Savage ultimately chose not to address the issue, telling my friend in an e-mail that he felt it fell outside the bounds of his weekly column. That’s not what disturbed me. What disturbed me was that this exchange took place in 2011, three years before I started looking into Profiles. But worse, when I eventually asked the writer of the letter, former Chicago actor Sue Redman, why she’d contacted Savage but not anyone in Chicago’s theater press, she explained to me via e-mail:
“It was VERY hard to believe that these critics that supported Profiles didn’t know what was going on. Like, at the very least, how hard is it to notice that every time you go to a Profiles show you are watching a misogynistic, predatory story involving [Cox] and a youngster-du-jour? Which led us to believe that the critics were on Team [Cox] . . . It seemed like these critics were so supportive of [Cox] and Profiles that there could be repercussions for reaching out, either legal or professional . . . It really felt like a potentially career-ending move.”
As the former theater editor of Time Out Chicago (a gig I held from 2005 to 2009) I had been one of those critics who loudly praised some of the lurid, sexist, shock-jock melodramas Profiles produced over the years. Reading Redman’s explanation was devastating, as it made me fully grasp my own boneheaded complicity in this story.
The city’s theater press corps salivated for a nonstop cavalcade of brooding antiheroes, vacant serial killers, misogynist dickheads, Lolita-chasing lotharios, and literally somehow almost the entire canon of Neil LaBute protagonists—often opposite a scantily clad, nubile female acting pupil—while never directly or strongly questioning what Cox might be telegraphing about his worldview in a completely nonsubliminal way.
Critics love charisma because it can be a writer’s chew toy.

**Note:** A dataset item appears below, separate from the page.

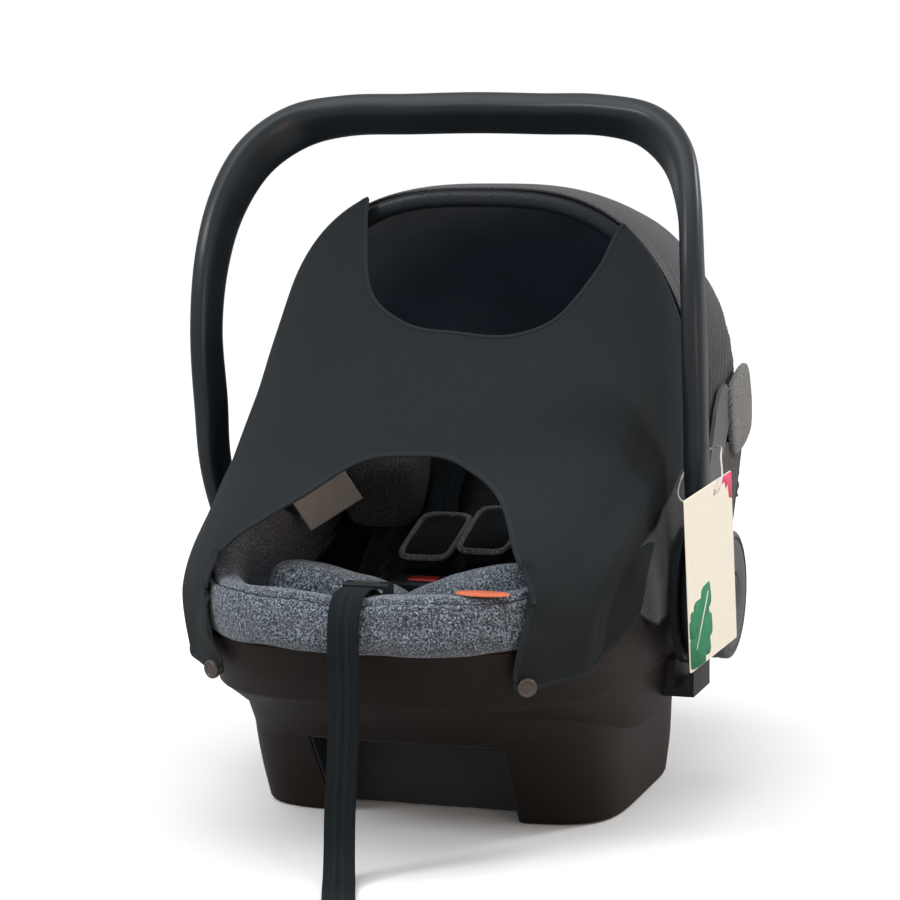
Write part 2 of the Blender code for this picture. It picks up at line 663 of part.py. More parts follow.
def make_canopy():
    foot = [(PIVOT_Y + 0.016 * math.cos(a), PIVOT_Z + 0.016 * math.sin(a))
            for a in [math.radians(150 + 15 * i) for i in range(13)]]
    outline = foot + [(0.115, 0.300), (0.112, 0.322), (0.100, 0.330), (0.080, 0.327), (0.062, 0.310)]
    for side, sign in SIDES:
        flat_plate(f"canopy_mount_{side}", outline, sign * 0.1909, 0.0032, plastic_grey)

    line = [canopy_point(-5.5, -87 + 174 * i / 28, 0.0065) for i in range(29)]
    low = [Vector((-0.1822, 0.0360, 0.2320))]
    line = low + line + [Vector((0.1822, 0.0360, 0.2320))]
    rings = []
    for i, point in enumerate(line):
        ahead = (line[min(i + 1, len(line) - 1)] - line[max(i - 1, 0)]).normalized()
        side = Vector((0, 1, 0))
        side = (side - ahead * side.dot(ahead)).normalized() * 0.008
        up = ahead.cross(side).normalized() * 0.0019
        rings.append([point - side - up, point + side - up, point + side + up, point - side + up])
    add("canopy_hoop", mesh_of("canopy_hoop", loft(rings)), plastic_black)

    rib = bpy.data.curves.new("canopy_rib", "CURVE")
    rib.dimensions = "3D"
    rib.bevel_depth = 0.0022
    rib.bevel_resolution = 1
    rib.use_fill_caps = True
    spline = rib.splines.new("POLY")
    count = 22
    spline.points.add(count)
    for i, knot in enumerate(spline.points):
        knot.co = (*canopy_point(45, -84 + 168 * i / count, 0.006), 1)
    rib_object = bpy.data.objects.new("canopy_rib", rib)
    parts.objects.link(rib_object)
    rib.materials.append(steel)

    cover = add(
        "canopy_fabric",
        mesh_of("canopy_fabric",
                grid(lambda s, t: canopy_point(-6.0 + 104.0 * t, -87 + 174 * s), 20, 9)),
        fabric_tweed,
    )
    solidify(cover, 0.0026)


# Drape skin: share of the way down, then the apex line's y and z.
DRAPE_APEX = ((0.0, 0.004, 0.5075), (0.33, -0.088, 0.392), (0.60, -0.190, 0.306),
              (0.85, -0.309, 0.225), (1.0, -0.312, 0.139))
# Share of the way down, then the side line's y and z, the half width and the arch's squareness.
DRAPE_FOOT = ((0.0, 0.010, 0.266, 0.1865, 2.7), (0.25, -0.030, 0.240, 0.1832, 3.1),
              (0.60, -0.090, 0.195, 0.1805, 3.8), (0.85, -0.125, 0.165, 0.1805, 3.5),
              (1.0, -0.137, 0.147, 0.1785, 2.55))
# The drape's free edges: swing in degrees across it, and share of the way down.
WINDOW_EDGE = ((-90, 0.0), (-24, 0.0), (-21.5, 0.06), (-14, 0.23), (-4.5, 0.315), (3, 0.343),
               (10.5, 0.335), (20, 0.28), (30, 0.14), (36.5, 0.0), (90, 0.0))
# The hem from the left side to the right: place along it, swing, share of the way down.
HEM = ((-1.00, -84, 0.855), (-0.88, -76, 0.935), (-0.72, -62, 0.985), (-0.58, -49, 0.998),
       (-0.48, -34.5, 0.994), (-0.43, -36.5, 0.94), (-0.38, -36.5, 0.87), (-0.30, -30, 0.80),
       (-0.20, -19, 0.75), (-0.10, -10, 0.70), (0.00, 0, 0.615), (0.10, 9.5, 0.645),
       (0.20, 19, 0.70), (0.30, 29, 0.79), (0.38, 38.5, 0.87), (0.43, 37, 0.94),
       (0.48, 36, 1.0), (0.58, 48.5, 0.998), (0.72, 62, 0.985), (0.88, 75, 0.935),
       (1.00, 84, 0.855))
TOE_HOOK = 6  # how late each line of cloth turns towards its place on the hem
DRAPE_SWING = 86


def drape_point(swing, drop):
    """The drape's skin: swing from -90 to 90 degrees across, drop from 0 at the hoop to 1 below."""
    _, apex_y, apex_z = between(DRAPE_APEX, drop)
    _, foot_y, foot_z, half, squareness = between(DRAPE_FOOT, drop)
    rise = power(math.cos(math.radians(swing)), 2 / squareness)
    x = half * power(math.sin(math.radians(swing)), 2 / squareness)
    return Vector((x, foot_y + (apex_y - foot_y) * rise, foot_z + (apex_z - foot_z) * rise))


def make_drape():
    def place(s, t):
        """s runs across from 0 to 1, t from the hoop or the window's edge down to the hem."""
        side = 2 * s - 1
        top_swing = DRAPE_SWING * side
        top = between(WINDOW_EDGE, top_swing)[1]
        _, hem_swing, hem = between(HEM, side)
        t = 1 - (1 - t) ** 1.4
        swing = top_swing + (hem_swing - top_swing) * t ** TOE_HOOK
        return drape_point(swing, top + (hem - top) * t)

    drape = add("sun_drape", mesh_of("sun_drape", grid(place, 34, 13)), fabric_drape)
    solidify(drape, 0.0015)
    for side, sign in SIDES:
        bm = bmesh.new()
        bmesh.ops.create_cone(bm, cap_ends=True, segments=16, radius1=0.0075, radius2=0.006, depth=0.004)
        cap = add(f"snap_cap_{side}", mesh_of(f"snap_cap_{side}", bm), plastic_grey)
        out = Vector((sign * 0.42, -0.90, -0.12)).normalized()
        cap.location = Vector((sign * 0.1215, -0.272, 0.145)) + out * 0.016
        cap.rotation_euler = out.to_track_quat("Z", "Y").to_euler()


# ---- hang tag ----
TAG_HOLE = (0.2365, -0.1383, 0.2732)
TAG_SIZE = (0.100, 0.1366)  # across and down
TAG_TURN = (math.radians(5.7), 0, math.radians(-8.0))


def make_tag():
    ahead, above = 0.37 * TAG_SIZE[0], 0.009
    card = box(
        "hang_tag",
        (-0.0005, ahead - TAG_SIZE[0], above - TAG_SIZE[1]),
        (0.0005, ahead, above),
        cream_card,
    )
    hole = drum("tag_hole", -0.01, 0.01, 0.0028, 0, 0, sides=14, cutter=True)
    for thing in (card, hole):
        thing.location = TAG_HOLE
        thing.rotation_euler = TAG_TURN
    boolean(card, hole)
    loop = bpy.data.curves.new("tag_tie", "CURVE")
    loop.dimensions = "3D"
    loop.bevel_depth = 0.0007
    loop.bevel_resolution = 1
    route = (
        (0.2390, -0.1378, 0.2737), (0.2408, -0.1300, 0.2850), (0.2330, -0.1000, 0.2960),
        (0.2250, -0.0660, 0.2990), (0.2100, -0.0420, 0.2930), (0.1940, -0.0510, 0.2790),
        (0.1935, -0.0790, 0.2640), (0.2030, -0.1000, 0.2590), (0.2190, -0.1190, 0.2630),
        (0.2335, -0.1381, 0.2735),
    )
    spline = loop.splines.new("POLY")
    spline.points.add(len(route) - 1)
    spline.use_cyclic_u = True
    for knot, point in zip(spline.points, route):
        knot.co = (*point, 1)
    tie = bpy.data.objects.new("tag_tie", loop)
    parts.objects.link(tie)
    loop.materials.append(white_textile)


make_shell()
make_liner()
make_base()
make_rear_belt_guide()
for side_name, side_sign in SIDES:
    make_hub(side_name, side_sign)
make_handle()
make_rim_pad()
make_cushions()
make_harness()
make_adjuster()
make_labels()
make_canopy()
make_drape()
make_tag()
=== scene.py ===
"""Looks of the infant car seat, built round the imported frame: moulded shell and handle, padded cover,
cushions, harness, canopy, stretch drape, webbing and hang tag, on a pale floor in soft light.

Same frame as the CAD: +X the seat's left-right axis, -Y the foot end, +Z up, metres.
"""

import json
import math

import bmesh
import bpy
import numpy as np
from mathutils import Matrix, Vector, noise

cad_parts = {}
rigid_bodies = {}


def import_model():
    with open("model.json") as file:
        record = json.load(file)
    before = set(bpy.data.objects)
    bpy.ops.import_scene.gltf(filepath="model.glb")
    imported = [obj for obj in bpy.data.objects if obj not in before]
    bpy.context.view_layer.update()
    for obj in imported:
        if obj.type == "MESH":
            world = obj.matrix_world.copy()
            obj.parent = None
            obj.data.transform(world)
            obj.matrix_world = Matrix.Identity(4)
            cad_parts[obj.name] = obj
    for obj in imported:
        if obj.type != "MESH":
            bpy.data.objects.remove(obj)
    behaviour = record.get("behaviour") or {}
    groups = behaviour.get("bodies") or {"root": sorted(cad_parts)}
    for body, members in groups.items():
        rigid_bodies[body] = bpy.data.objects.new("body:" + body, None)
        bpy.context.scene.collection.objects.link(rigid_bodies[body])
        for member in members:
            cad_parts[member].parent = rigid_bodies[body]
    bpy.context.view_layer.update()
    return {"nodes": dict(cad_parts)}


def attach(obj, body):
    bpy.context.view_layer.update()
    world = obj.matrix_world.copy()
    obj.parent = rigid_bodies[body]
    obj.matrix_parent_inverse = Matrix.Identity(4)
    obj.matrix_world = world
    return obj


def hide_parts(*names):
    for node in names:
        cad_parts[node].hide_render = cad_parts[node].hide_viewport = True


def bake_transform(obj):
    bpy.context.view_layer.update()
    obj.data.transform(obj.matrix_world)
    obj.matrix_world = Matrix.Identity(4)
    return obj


for old in list(bpy.data.objects):
    bpy.data.objects.remove(old, do_unlink=True)
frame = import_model()
nodes = frame["nodes"]
scene = bpy.context.scene
SIDES = (("left", -1), ("right", 1))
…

And if you look back over the countless rave reviews Cox has received from virtually every member of the Chicago theater press corps, you can read all of us poetically riffing on said charisma at pretty much some time or other over the course of his two-decade reign at Profiles. This darkly mystical essence is certainly no acceptable excuse for such clouded faculties, but it is also the thing that Cox’s alleged victims and his unwitting supporters in the press have in common: we were all seduced.
I’d also posit that critics often mistook this charisma for authenticity, which is particularly unfortunate for a town whose theater scene prides itself on its authenticity and nose for bullshit, a matter critics like to believe they help arbitrate. But in getting duped into praising his fake lady directors and marveling at the staggeringly real-seeming stage violence we all mistakenly assumed was being safely and professionally executed but was actually just real, we failed not just in our capacity of supposedly discerning aesthetes and connoisseurs of the art form, but also as stewards of Chicago’s implicit agreement with the young people who come here specifically on the promise that, unlike New York and LA, our city is a uniquely safe playground to experiment with one’s craft.
It must also be noted that, no matter how unprofessionally Profiles has allegedly operated backstage over the years, its presentation of itself to the media has always been one of immaculate professionalism. For the past nine years the theater has been represented by Cathy Taylor Public Relations, the indispensable and highly influential boutique theater publicity firm that also represents brand names like Tony winners Chicago Shakespeare, Victory Gardens, and Lookingglass, plus the esteemed Writers Theatre, Northlight Theatre, and Court Theatre as well as the League of Chicago Theatres. Taylor’s imprimatur is a veritable good-housekeeping seal for Chicago theater, and she has stood firmly between Profiles and the press since 2007, which may well be another reason why so many of my colleagues and I remained oblivious or uncurious about the situation for so long. When asked to comment for our story, Taylor declined. She pointed us instead to a second publicist, who in turn sent us to a third PR firm, through which Profiles ultimately issued a statement.
But again, the evidence was hidden in plain sight, and we the watchdogs never noticed. Instead, we cheered on the roughhousing, lionized the torn-T-shirted brutalism, and rubber-stamped the neonoir atmosphere in the spirit of encouraging some idealized kind of Chicago storefront edginess. It’s a total drag to be part of this ugly, stupid cultural legacy. Concerned women of Chicago theater first reached out to a famous sex columnist in Seattle for advice and not to anyone in the local press, which is, to my mind, a permanent black eye on our collective credibility.
The fact of the matter is we all helped create Profiles Theatre, and now we all own it. The question is, can we now, ahem, man up like a hyper-masculine Darrell Cox character and admit it?